The result is a protonated atom, which is a chemical compound of hydrogen. When free electrons are present in a vacuum, a sufficiently slow proton may pick up a single free electron, becoming a neutral hydrogen atom, which is chemically a free radical.
Such “free hydrogen atoms” tend to react chemically with many other types of atoms at sufficiently low energies. When free hydrogen atoms react, they form neutral hydrogen molecules (H2), which are the most common molecular component of molecular clouds in interstellar space.
In chemistry, the term proton refers to the hydrogen ion, H+. Since the atomic number of hydrogen is 1, a hydrogen ion has no electrons.
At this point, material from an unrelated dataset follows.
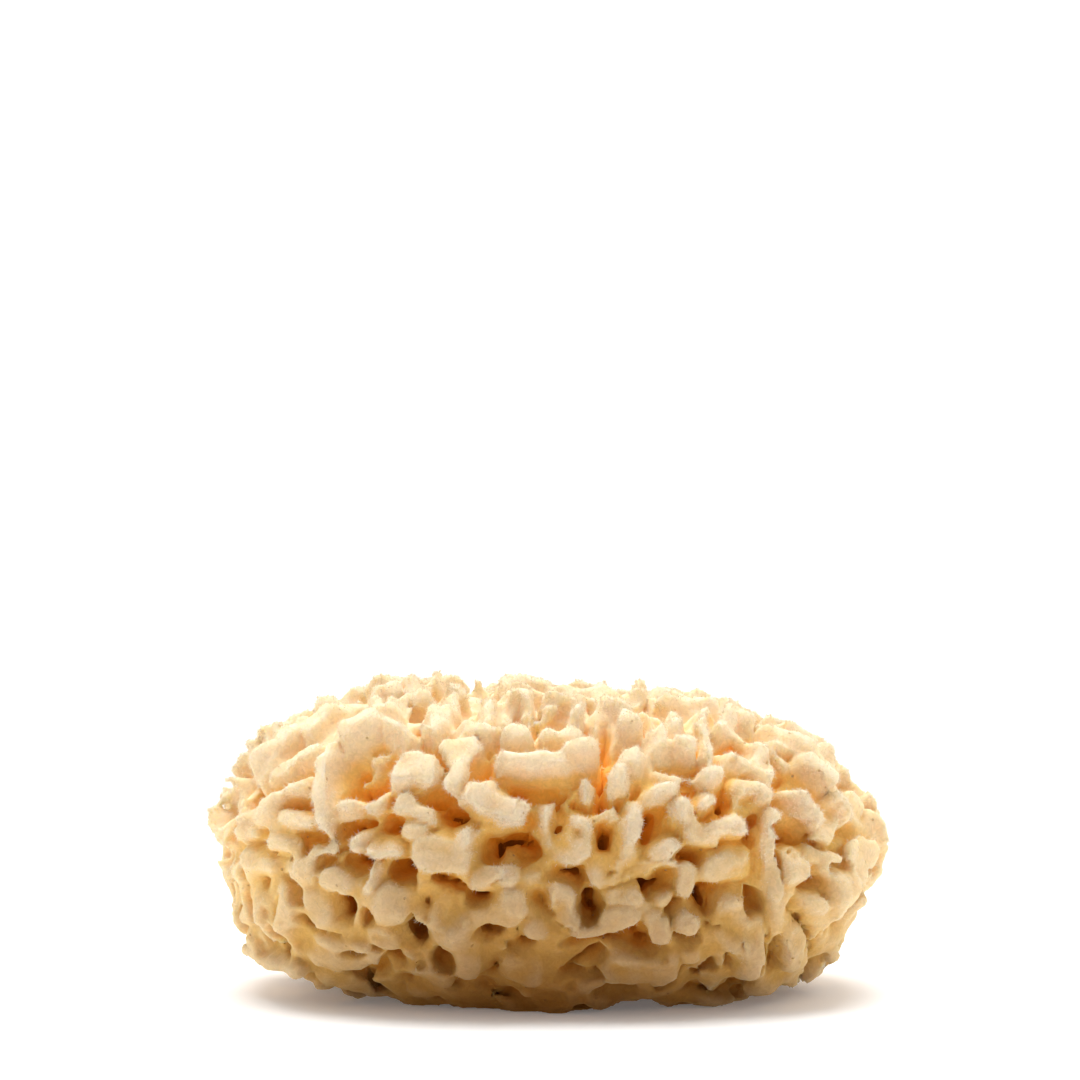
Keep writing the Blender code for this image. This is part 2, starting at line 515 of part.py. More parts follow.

It corresponds to a bare nucleus, consisting of a proton (and 0 neutrons for the most abundant isotope protium 1 H). The proton is a “bare charge” with only about 1/64,000 of the radius of a hydrogen atom and so is highly reactive chemically.
The free proton, thus, has an extremely short lifetime in chemical systems such as liquids, and it reacts immediately with the electron cloud of any available molecule.